There seems to be misunderstanding (probably because I was using the word 'user' in a confusing way). What happens in fact is:

-- assuming the program directory is somepath/plugin

-- programmer John adds a bunch of his scripts and modules, that must be installed in a subtree somepath/plugin/John. His initialization script adds somepath/plugin/John/?.lua in front of package.path, and adds a bunch of menu items to the main program's menu.

-- programmer Ann adds a bunch of her scripts and modules, that must be installed in a subtree somepath/plugin/Ann. Her initialization script adds somepath/plugin/Ann/?.lua in front of (already modified) package.path, and adds another bunch of menu items to the main program's menu.
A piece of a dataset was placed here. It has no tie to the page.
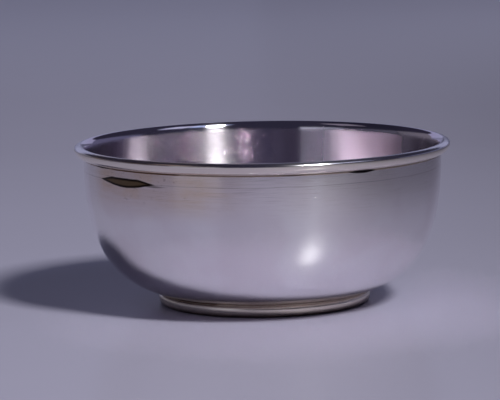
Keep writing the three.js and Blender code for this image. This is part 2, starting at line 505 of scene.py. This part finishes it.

-- there can be quite a few "programmers"

-- user Jim installs: the main program + John's scripts + Ann's scripts

-- user Jim can at any moment invoke *any* script, via the program menu or a hot key

-- in the invoked script, require 'somelib' could access a wrong module, if both John and Ann happened to have a module named 'somelib'.

Hopefully, it is more clear now. Sorry for verbosity.